WHAT TO PRODUCE: Are you able to quote each entry exactly as written?
┌──
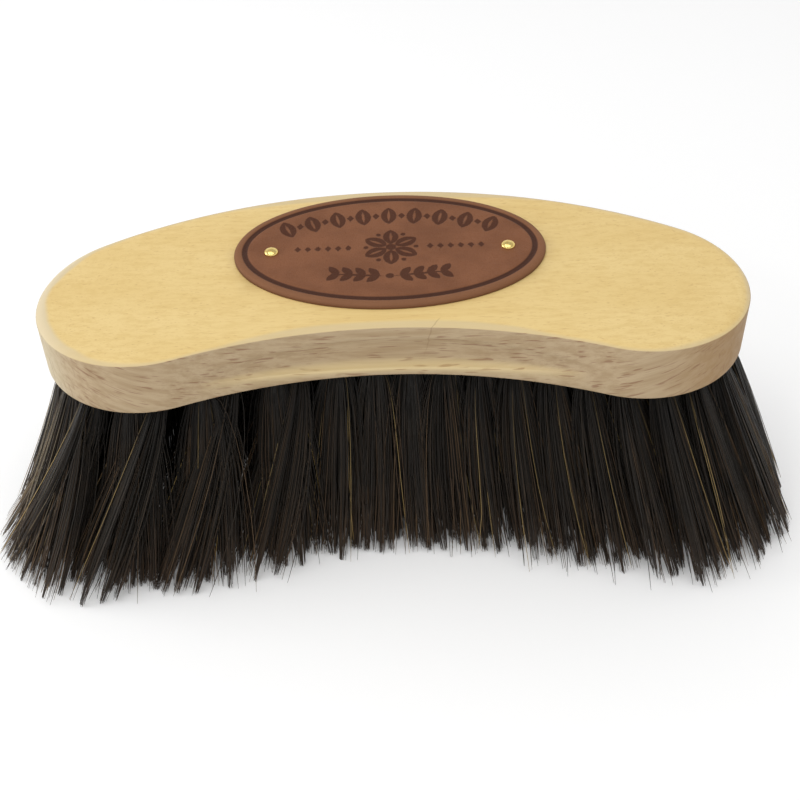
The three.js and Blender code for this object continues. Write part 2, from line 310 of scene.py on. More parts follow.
def make_stock(tufts, nail_places, material):
    """The stock in one mesh: its wall, its two flat sides, and the blind bores that go in from them."""
    outline, outward = kidney(0)
    x = outline[:, 0]
    along_side = np.abs(x) < COVE_HALF_LENGTH
    rows = wall_rows(x, along_side)
    count = len(outline)
    points = [np.column_stack([outline - outward * inset[:, None], height]) for inset, height, lip_highlight in rows]
    index = np.arange(len(rows) * count).reshape(len(rows), count)
    faces = [grid_faces(index, closed=True)]
    eased = len(EASED_ROWS)
    inset = [np.zeros(count)] * (len(rows) - eased) + [row[0] for row in rows[-eased:]]
    lip_highlight = np.concatenate([row[2] for row in rows])

    def add_flat(level, insets, holes, facing_up, first_row):
        """Fills one flat side, sharing the wall's row, and returns where its holes' points start."""
        start = sum(len(part) for part in points)
        loops = [kidney(d)[0] for d in insets]
        rings = np.concatenate(loops[1:] + holes)
        triangles = flat_fill(loops, holes)
        own = np.concatenate([first_row, start + np.arange(len(rings))])
        triangles = own[triangles]
        faces.append(triangles if facing_up else triangles[:, ::-1])
        points.append(np.column_stack([rings, np.full(len(rings), level)]))
        inset.extend([np.full(count, d) for d in insets[1:]])
        inset.extend([np.full(len(hole), WELL_INSIDE) for hole in holes])
        return start + count * (len(insets) - 1)

    def add_bores(first, holes, level, depth, drift):
        """Blind bores going in from a flat side's holes; drift is how far each has leaned at its end."""
        for number, (hole, shift) in enumerate(zip(holes, drift)):
            start = sum(len(part) for part in points)
            end = np.vstack([hole + shift, hole.mean(axis=0) + shift])
            points.append(np.column_stack([end, np.full(HOLE_SIDES + 1, level + depth)]))
            mouth = first + HOLE_SIDES * number + np.arange(HOLE_SIDES)
            bottom = start + np.arange(HOLE_SIDES)
            walls = grid_faces(np.stack([mouth, bottom]), closed=True)
            fan = np.column_stack([bottom, np.roll(bottom, -1), np.full(HOLE_SIDES, start + HOLE_SIDES)])
            faces.extend([walls[:, ::-1], fan[:, ::-1]] if depth > 0 else [walls, fan])
            inset.append(np.full(HOLE_SIDES + 1, WELL_INSIDE))

    nail_holes = [circle(*place, NAIL_SHANK_RADIUS + NAIL_HOLE_GAP, HOLE_SIDES) for place in nail_places]
    first = add_flat(TOP, TOP_RINGS, nail_holes, True, index[-1])
    add_bores(first, nail_holes, TOP, -NAIL_LENGTH, np.zeros((len(nail_holes), 2)))
    tuft_holes = [circle(*root, HOLE_RADIUS, HOLE_SIDES) for root, tip in tufts]
    first = add_flat(UNDERSIDE, BOTTOM_RINGS, tuft_holes, False, index[0])
    lean = [(root - tip) * HOLE_DEPTH / UNDERSIDE for root, tip in tufts]
    add_bores(first, tuft_holes, UNDERSIDE, HOLE_DEPTH, lean)
    points = np.concatenate(points)
    # Besides its inset, each point carries its share of the painted highlight on the cove's ledge.
    fields = {"inset": np.concatenate(inset), "lip_highlight": np.pad(lip_highlight, (0, len(points) - len(lip_highlight)))}
    return new_piece("stock_beech", points, faces, material, fields, ["stock"])


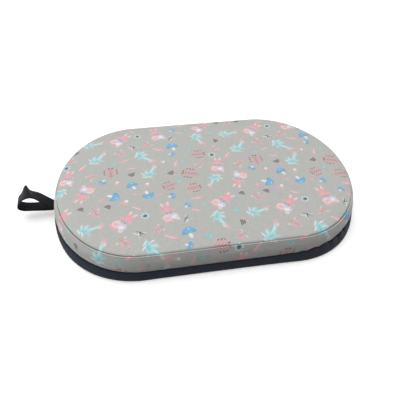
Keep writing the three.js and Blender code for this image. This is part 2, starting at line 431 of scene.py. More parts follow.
def draw_branch(paint):
    """Loose pink leaves in pairs along a thin stalk."""
    folded = paint.fold()
    paint.dab("coral", (0, -1.2), (0.4, 5.6))
    paint.dab("pink", (2.4, -1.6), (2.3, 0.9), 34, folded)
    paint.dab("rose", (2.9, 1.8), (2.5, 1.0), 44, folded)
    paint.dab("pink", (0, 5.2), (1.0, 1.8))
    paint.dab("blush", (4.6, -4.4), (1.3, 1.1), 0, folded)


def draw_pod(paint):
    paint.dabs(
        paint.pen,
        ("white", (0, 5.0), (0.5, 1.5)),
        ("pink", (0, -0.4), (1.8, 5.2)),
        ("rose", (0.6, -1.0), (0.8, 3.6)),
        ("blush", (-0.6, 0.2), (0.6, 3.4)),
    )


def draw_trio(paint):
    """Three berries with little stalks."""
    folded = paint.fold()
    paint.dab("blush", (1.2, 0.4), (0.35, 1.8), -30, folded)
    paint.dab("white", (0, 2.9), (1.9, 1.7))
    paint.dab("pink", (2.9, -1.9), (1.9, 1.6), 20, folded)
    paint.dab("coral", (2.9, -2.2), (0.8, 0.6), 20, folded)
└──
THE RESPONSE:
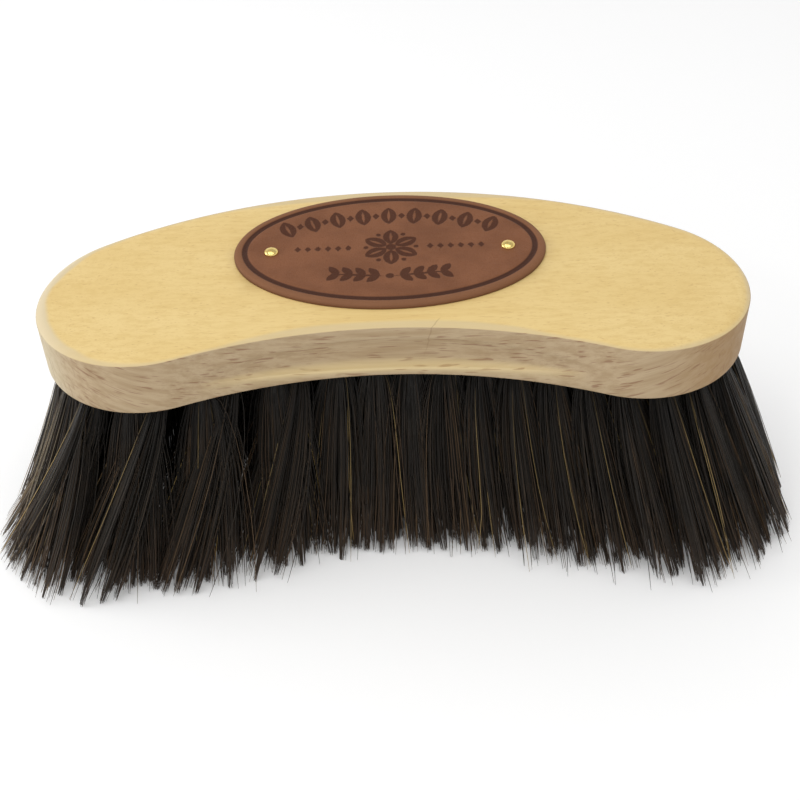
The three.js and Blender code for this object continues. Write part 2, from line 310 of scene.py on. More parts follow.
def make_stock(tufts, nail_places, material):
    """The stock in one mesh: its wall, its two flat sides, and the blind bores that go in from them."""
    outline, outward = kidney(0)
    x = outline[:, 0]
    along_side = np.abs(x) < COVE_HALF_LENGTH
    rows = wall_rows(x, along_side)
    count = len(outline)
    points = [np.column_stack([outline - outward * inset[:, None], height]) for inset, height, lip_highlight in rows]
    index = np.arange(len(rows) * count).reshape(len(rows), count)
    faces = [grid_faces(index, closed=True)]
    eased = len(EASED_ROWS)
    inset = [np.zeros(count)] * (len(rows) - eased) + [row[0] for row in rows[-eased:]]
    lip_highlight = np.concatenate([row[2] for row in rows])

    def add_flat(level, insets, holes, facing_up, first_row):
        """Fills one flat side, sharing the wall's row, and returns where its holes' points start."""
        start = sum(len(part) for part in points)
        loops = [kidney(d)[0] for d in insets]
        rings = np.concatenate(loops[1:] + holes)
        triangles = flat_fill(loops, holes)
        own = np.concatenate([first_row, start + np.arange(len(rings))])
        triangles = own[triangles]
        faces.append(triangles if facing_up else triangles[:, ::-1])
        points.append(np.column_stack([rings, np.full(len(rings), level)]))
        inset.extend([np.full(count, d) for d in insets[1:]])
        inset.extend([np.full(len(hole), WELL_INSIDE) for hole in holes])
        return start + count * (len(insets) - 1)

    def add_bores(first, holes, level, depth, drift):
        """Blind bores going in from a flat side's holes; drift is how far each has leaned at its end."""
        for number, (hole, shift) in enumerate(zip(holes, drift)):
            start = sum(len(part) for part in points)
            end = np.vstack([hole + shift, hole.mean(axis=0) + shift])
            points.append(np.column_stack([end, np.full(HOLE_SIDES + 1, level + depth)]))
            mouth = first + HOLE_SIDES * number + np.arange(HOLE_SIDES)
            bottom = start + np.arange(HOLE_SIDES)
            walls = grid_faces(np.stack([mouth, bottom]), closed=True)
            fan = np.column_stack([bottom, np.roll(bottom, -1), np.full(HOLE_SIDES, start + HOLE_SIDES)])
            faces.extend([walls[:, ::-1], fan[:, ::-1]] if depth > 0 else [walls, fan])
            inset.append(np.full(HOLE_SIDES + 1, WELL_INSIDE))

    nail_holes = [circle(*place, NAIL_SHANK_RADIUS + NAIL_HOLE_GAP, HOLE_SIDES) for place in nail_places]
    first = add_flat(TOP, TOP_RINGS, nail_holes, True, index[-1])
    add_bores(first, nail_holes, TOP, -NAIL_LENGTH, np.zeros((len(nail_holes), 2)))
    tuft_holes = [circle(*root, HOLE_RADIUS, HOLE_SIDES) for root, tip in tufts]
    first = add_flat(UNDERSIDE, BOTTOM_RINGS, tuft_holes, False, index[0])
    lean = [(root - tip) * HOLE_DEPTH / UNDERSIDE for root, tip in tufts]
    add_bores(first, tuft_holes, UNDERSIDE, HOLE_DEPTH, lean)
    points = np.concatenate(points)
    # Besides its inset, each point carries its share of the painted highlight on the cove's ledge.
    fields = {"inset": np.concatenate(inset), "lip_highlight": np.pad(lip_highlight, (0, len(points) - len(lip_highlight)))}
    return new_piece("stock_beech", points, faces, material, fields, ["stock"])


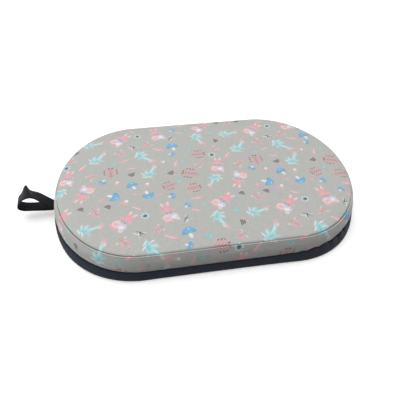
Keep writing the three.js and Blender code for this image. This is part 2, starting at line 431 of scene.py. More parts follow.
def draw_branch(paint):
    """Loose pink leaves in pairs along a thin stalk."""
    folded = paint.fold()
    paint.dab("coral", (0, -1.2), (0.4, 5.6))
    paint.dab("pink", (2.4, -1.6), (2.3, 0.9), 34, folded)
    paint.dab("rose", (2.9, 1.8), (2.5, 1.0), 44, folded)
    paint.dab("pink", (0, 5.2), (1.0, 1.8))
    paint.dab("blush", (4.6, -4.4), (1.3, 1.1), 0, folded)


def draw_pod(paint):
    paint.dabs(
        paint.pen,
        ("white", (0, 5.0), (0.5, 1.5)),
        ("pink", (0, -0.4), (1.8, 5.2)),
        ("rose", (0.6, -1.0), (0.8, 3.6)),
        ("blush", (-0.6, 0.2), (0.6, 3.4)),
    )


def draw_trio(paint):
    """Three berries with little stalks."""
    folded = paint.fold()
    paint.dab("blush", (1.2, 0.4), (0.35, 1.8), -30, folded)
    paint.dab("white", (0, 2.9), (1.9, 1.7))
    paint.dab("pink", (2.9, -1.9), (1.9, 1.6), 20, folded)
    paint.dab("coral", (2.9, -2.2), (0.8, 0.6), 20, folded)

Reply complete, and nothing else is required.